CDNs are used by virtually every high-traffic website to serve images, JavaScript, CSS, video, and API responses. Companies like Cloudflare, Akamai, and AWS CloudFront operate global CDN infrastructure with hundreds of points of presence (PoPs).

Data Model and Schema

A CDN requires several core data structures to track cached objects, routing rules, and health state.

-- Origin configuration
TABLE origins (
  id          BIGINT PRIMARY KEY,
  domain      VARCHAR(255) NOT NULL,
  origin_url  VARCHAR(512) NOT NULL,
  ttl_default INT DEFAULT 3600,
  created_at  TIMESTAMP
);

-- Edge node registry
TABLE edge_nodes (
  id          BIGINT PRIMARY KEY,
  region      VARCHAR(64),
  ip_address  VARCHAR(45),
  capacity_gb INT,
  status      VARCHAR(16)  -- 'active', 'draining', 'offline'
);

-- Cache object metadata
TABLE cache_entries (
  cache_key   VARCHAR(512) PRIMARY KEY,
  edge_node   BIGINT REFERENCES edge_nodes(id),
  origin_id   BIGINT REFERENCES origins(id),
  etag        VARCHAR(128),
  expires_at  TIMESTAMP,
  size_bytes  BIGINT,
  hit_count   BIGINT DEFAULT 0
);

In practice, edge node metadata lives in a distributed key-value store (Redis or Memcached), while persistent configuration is kept in a relational database at the control plane.
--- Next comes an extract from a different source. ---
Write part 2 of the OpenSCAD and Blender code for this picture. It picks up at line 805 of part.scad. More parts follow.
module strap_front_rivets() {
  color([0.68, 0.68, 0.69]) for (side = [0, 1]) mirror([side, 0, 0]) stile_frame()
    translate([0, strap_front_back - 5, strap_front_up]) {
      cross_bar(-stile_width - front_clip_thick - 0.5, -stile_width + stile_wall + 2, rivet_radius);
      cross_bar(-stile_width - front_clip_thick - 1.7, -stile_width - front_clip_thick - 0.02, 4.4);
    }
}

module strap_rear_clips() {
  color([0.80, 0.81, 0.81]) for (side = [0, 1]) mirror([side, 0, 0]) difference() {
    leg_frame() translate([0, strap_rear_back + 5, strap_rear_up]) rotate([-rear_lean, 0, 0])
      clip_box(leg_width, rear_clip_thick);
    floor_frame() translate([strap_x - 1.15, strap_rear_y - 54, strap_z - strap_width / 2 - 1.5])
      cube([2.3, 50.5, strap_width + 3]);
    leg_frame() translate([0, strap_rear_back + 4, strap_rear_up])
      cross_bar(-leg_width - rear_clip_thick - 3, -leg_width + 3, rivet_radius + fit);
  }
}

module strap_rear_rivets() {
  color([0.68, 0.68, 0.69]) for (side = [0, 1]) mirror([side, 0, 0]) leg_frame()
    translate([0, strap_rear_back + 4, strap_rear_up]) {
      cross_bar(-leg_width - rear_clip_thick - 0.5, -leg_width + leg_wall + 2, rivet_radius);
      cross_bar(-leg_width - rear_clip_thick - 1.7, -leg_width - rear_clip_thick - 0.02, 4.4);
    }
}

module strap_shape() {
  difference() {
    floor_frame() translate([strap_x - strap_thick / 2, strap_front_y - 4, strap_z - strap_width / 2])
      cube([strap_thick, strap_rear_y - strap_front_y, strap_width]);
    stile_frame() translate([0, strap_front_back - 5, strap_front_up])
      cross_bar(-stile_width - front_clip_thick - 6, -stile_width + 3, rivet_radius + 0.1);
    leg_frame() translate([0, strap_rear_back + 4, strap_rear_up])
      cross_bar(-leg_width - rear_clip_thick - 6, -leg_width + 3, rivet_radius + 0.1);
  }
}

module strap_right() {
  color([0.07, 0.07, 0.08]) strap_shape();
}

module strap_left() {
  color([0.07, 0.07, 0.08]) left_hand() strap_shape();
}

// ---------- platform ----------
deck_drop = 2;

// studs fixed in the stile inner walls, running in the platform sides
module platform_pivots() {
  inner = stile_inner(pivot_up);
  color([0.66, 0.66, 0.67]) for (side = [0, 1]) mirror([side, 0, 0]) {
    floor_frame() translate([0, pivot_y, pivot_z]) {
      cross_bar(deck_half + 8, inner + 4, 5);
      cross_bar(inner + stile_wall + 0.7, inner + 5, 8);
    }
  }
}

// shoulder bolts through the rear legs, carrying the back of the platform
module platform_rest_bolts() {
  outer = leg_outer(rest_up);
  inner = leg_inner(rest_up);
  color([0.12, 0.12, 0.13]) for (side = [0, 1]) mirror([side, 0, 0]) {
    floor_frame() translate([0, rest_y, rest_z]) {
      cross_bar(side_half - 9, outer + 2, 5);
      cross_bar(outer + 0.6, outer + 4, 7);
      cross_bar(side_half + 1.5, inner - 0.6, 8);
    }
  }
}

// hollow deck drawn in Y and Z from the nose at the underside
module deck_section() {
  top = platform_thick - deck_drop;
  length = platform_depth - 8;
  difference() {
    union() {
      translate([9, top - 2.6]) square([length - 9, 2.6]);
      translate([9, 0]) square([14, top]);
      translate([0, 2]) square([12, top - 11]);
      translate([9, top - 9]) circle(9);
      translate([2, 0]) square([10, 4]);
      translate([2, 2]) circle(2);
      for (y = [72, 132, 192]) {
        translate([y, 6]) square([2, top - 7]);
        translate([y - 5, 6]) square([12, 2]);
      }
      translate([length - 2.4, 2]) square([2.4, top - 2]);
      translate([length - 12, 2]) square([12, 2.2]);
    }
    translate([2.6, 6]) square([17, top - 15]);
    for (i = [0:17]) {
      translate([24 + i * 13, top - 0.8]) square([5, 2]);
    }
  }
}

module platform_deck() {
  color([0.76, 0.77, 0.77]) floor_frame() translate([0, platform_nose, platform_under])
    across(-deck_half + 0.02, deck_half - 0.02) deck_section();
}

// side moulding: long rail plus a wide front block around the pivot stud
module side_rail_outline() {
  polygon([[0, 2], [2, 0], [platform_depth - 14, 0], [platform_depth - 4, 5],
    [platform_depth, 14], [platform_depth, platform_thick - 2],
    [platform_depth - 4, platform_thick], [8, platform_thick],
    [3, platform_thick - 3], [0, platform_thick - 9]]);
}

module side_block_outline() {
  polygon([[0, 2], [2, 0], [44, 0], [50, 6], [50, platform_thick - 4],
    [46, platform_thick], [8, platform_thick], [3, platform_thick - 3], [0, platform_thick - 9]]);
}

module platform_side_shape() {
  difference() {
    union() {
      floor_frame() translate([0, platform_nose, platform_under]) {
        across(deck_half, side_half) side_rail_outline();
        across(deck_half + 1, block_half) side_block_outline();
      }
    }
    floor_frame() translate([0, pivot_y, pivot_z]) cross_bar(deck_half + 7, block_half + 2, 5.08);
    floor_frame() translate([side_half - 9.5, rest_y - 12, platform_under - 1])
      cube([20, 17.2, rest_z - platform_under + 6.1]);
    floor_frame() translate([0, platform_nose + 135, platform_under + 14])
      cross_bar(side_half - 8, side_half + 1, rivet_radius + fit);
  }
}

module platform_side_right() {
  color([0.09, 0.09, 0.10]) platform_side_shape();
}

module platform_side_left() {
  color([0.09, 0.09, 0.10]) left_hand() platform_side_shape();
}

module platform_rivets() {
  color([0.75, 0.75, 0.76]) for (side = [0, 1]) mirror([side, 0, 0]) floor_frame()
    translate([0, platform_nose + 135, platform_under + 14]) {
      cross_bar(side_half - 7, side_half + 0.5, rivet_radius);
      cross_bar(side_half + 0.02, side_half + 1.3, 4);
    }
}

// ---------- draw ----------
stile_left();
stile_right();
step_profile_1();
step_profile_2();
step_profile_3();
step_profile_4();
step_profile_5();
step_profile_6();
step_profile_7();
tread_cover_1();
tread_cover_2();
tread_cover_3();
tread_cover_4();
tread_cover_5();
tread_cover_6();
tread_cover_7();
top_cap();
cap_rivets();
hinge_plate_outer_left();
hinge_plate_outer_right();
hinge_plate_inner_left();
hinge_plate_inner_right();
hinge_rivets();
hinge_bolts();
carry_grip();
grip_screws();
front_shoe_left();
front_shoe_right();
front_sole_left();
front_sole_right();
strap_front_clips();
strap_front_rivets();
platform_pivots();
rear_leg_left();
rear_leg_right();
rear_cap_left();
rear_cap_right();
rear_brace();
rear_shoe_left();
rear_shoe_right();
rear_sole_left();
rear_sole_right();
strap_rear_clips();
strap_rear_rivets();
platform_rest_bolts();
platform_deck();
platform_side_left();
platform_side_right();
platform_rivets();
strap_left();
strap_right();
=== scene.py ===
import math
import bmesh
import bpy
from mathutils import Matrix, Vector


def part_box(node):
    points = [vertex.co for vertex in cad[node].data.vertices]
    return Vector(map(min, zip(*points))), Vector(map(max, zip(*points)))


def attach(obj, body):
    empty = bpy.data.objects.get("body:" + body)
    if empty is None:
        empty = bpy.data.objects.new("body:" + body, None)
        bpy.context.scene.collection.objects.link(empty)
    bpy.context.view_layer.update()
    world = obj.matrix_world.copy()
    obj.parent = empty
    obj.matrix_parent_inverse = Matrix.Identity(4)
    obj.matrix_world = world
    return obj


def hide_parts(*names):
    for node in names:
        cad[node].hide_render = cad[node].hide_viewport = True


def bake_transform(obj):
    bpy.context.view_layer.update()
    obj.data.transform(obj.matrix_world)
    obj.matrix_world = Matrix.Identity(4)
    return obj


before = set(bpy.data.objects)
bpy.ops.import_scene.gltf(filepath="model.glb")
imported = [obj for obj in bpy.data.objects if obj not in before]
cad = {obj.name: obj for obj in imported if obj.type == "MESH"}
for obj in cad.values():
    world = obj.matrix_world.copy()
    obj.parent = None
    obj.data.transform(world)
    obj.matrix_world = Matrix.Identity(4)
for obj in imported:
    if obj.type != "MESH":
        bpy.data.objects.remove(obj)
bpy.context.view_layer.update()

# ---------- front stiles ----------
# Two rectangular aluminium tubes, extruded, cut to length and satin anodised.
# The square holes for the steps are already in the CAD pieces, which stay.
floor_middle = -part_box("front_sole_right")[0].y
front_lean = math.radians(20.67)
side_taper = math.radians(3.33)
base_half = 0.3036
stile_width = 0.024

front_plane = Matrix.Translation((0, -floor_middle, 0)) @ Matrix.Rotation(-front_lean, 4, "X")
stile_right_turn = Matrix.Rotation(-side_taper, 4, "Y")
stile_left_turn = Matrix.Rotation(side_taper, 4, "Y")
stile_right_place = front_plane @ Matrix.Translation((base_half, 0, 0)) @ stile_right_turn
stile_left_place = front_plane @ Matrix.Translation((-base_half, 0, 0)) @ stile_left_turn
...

Core Algorithm and Workflow

When a client makes a request, the CDN follows this flow:

DNS Resolution: Anycast DNS or GeoDNS routes the client to the nearest PoP based on IP geolocation or latency probing.
Cache Lookup: The edge node computes a cache key (typically method + host + path + relevant headers) and checks its local cache. On a hit, the cached response is returned immediately with an X-Cache: HIT header.
Origin Fetch (cache miss): On a miss, the edge node forwards the request to the origin, stores the response in local cache per the Cache-Control or configured TTL, and returns it to the client.
Cache Revalidation: On expiry, a conditional GET (If-None-Match / If-Modified-Since) is sent to origin. A 304 response extends the cache entry without retransmitting the body.

function handle_request(req):
  key = build_cache_key(req)
  entry = cache.get(key)
  if entry and not entry.expired():
    return respond(entry, headers={X-Cache: HIT})
  if entry and entry.stale():
    origin_resp = fetch_with_revalidation(req, entry.etag)
    if origin_resp.status == 304:
      entry.extend_ttl()
      return respond(entry, headers={X-Cache: REVALIDATED})
  origin_resp = fetch_from_origin(req)
  cache.set(key, origin_resp, ttl=compute_ttl(origin_resp))
  return respond(origin_resp, headers={X-Cache: MISS})
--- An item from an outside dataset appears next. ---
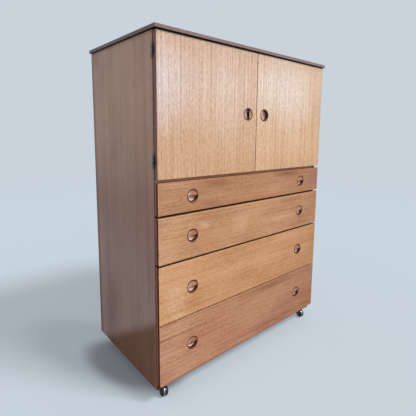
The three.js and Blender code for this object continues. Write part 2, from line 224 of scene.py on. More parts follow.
def makeGrainGroup(values):
    inputs = {"Vector": "Vector", "Pale": "Color", "Mid": "Color", "Dark": "Color", "Pore": "Color"}
    inputs.update(dict.fromkeys(grainStrengths, "Float"))
    inputs["Ring Place"] = "Vector"
    outputs = {"Color": "Color", "Roughness": "Float", "Height": "Float"}
    tree, given, result = newGroup("woodGrain", inputs, outputs)

    def layer(vector, key):
        often, detail, roughness = values[key]
        return noise(tree, stretched(tree, vector, often), 1.0, detail, roughness)

    along, across, deep = parted(tree, given["Vector"])
    drift = centred(tree, layer(given["Vector"], "drift"))
    place = joined(tree, along, summed(tree, across, (drift, values["driftBy"])), deep)
    parts = ("bands", "streaks", "fibres", "patches")
    bands, streaks, fibres, patches = (centred(tree, layer(place, part)) for part in parts)
    # Cathedral rings: a sine of the distance from a place, drawn out along the grain and wobbled by noise
    away = vectorCalc(tree, "SUBTRACT", place, given["Ring Place"])
    distance = vectorCalc(tree, "LENGTH", vectorCalc(tree, "MULTIPLY", away, values["ringStretch"]))
    turns = calc(tree, "MULTIPLY", distance, values["ringCount"] * 2 * math.pi)
    turns = summed(tree, turns, (layer(place, "ringWobble"), values["ringWobbleBy"] * 2 * math.pi))
    rings = calc(tree, "MULTIPLY", calc(tree, "SINE", turns), 0.5)
    layers = {"Bands": bands, "Streaks": streaks, "Fibres": fibres, "Rings": rings, "Patches": patches}
    tone = summed(tree, 0.5, *((found, given[name]) for name, found in layers.items()))
    lower, upper = remap(tree, tone, 0.0, 0.5), remap(tree, tone, 0.5, 1.0)
    wood = mixed(tree, upper, mixed(tree, lower, given["Dark"], given["Mid"]), given["Pale"])
    pores = remap(tree, layer(place, "pores"), values["poreLow"], values["poreHigh"])
    poreShare = calc(tree, "MULTIPLY", pores, given["Pores"])
    rougher = summed(tree, 0.0, (streaks, values["streaksRougher"]), (pores, values["poresRougher"]))
    height = summed(tree, 0.0, (fibres, values["fibresRaised"]), (pores, -values["poresSunk"]))
    tree.links.new(mixed(tree, poreShare, wood, given["Pore"]), result["Color"])
    tree.links.new(rougher, result["Roughness"])
    tree.links.new(height, result["Height"])
    return tree


# The noise that breaks up spots and worn rims: its scale, detail and roughness
wear = {"spot": (1.6, 3.0, 0.5), "rim": (130.0, 3.0, 0.6)}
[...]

Failure Handling and Performance

Origin failover: If the origin is unreachable, the CDN can serve stale content using stale-if-error directives, or route to a secondary origin.
Circuit breakers: Edge nodes track origin error rates. When errors exceed a threshold, the circuit opens and stale or fallback content is served without hammering the origin.
Request coalescing: Multiple simultaneous cache misses for the same key collapse into a single upstream request (also called request collapsing) to prevent thundering herd on the origin.
Health checks: The control plane continuously probes edge nodes and origin endpoints, removing unhealthy nodes from DNS rotation automatically.

Scalability Considerations

CDN scalability is achieved at multiple layers:

Horizontal edge scaling: Adding more PoPs in new regions reduces geographic latency without changes to the core system.
Tiered caching: A two-tier architecture uses regional parent caches between edge nodes and origin, dramatically reducing origin traffic for long-tail content.
Cache hit ratio optimization: Normalizing query parameters, stripping non-essential headers from cache keys, and tuning TTLs based on content type all improve the cache hit ratio.
Streaming and chunked delivery: Large files are split into range-request chunks so partial delivery can begin before the full object is cached, improving time-to-first-byte.

Summary

A CDN is a distributed caching layer that uses GeoDNS routing, edge node caches, and smart revalidation to serve content faster and more reliably than a single origin ever could. Key design decisions include cache key construction, TTL strategy, request coalescing, and tiered topology. At interview time, focus on the cache miss path, failure modes (stale-if-error, circuit breakers), and how cache invalidation propagates across a global fleet.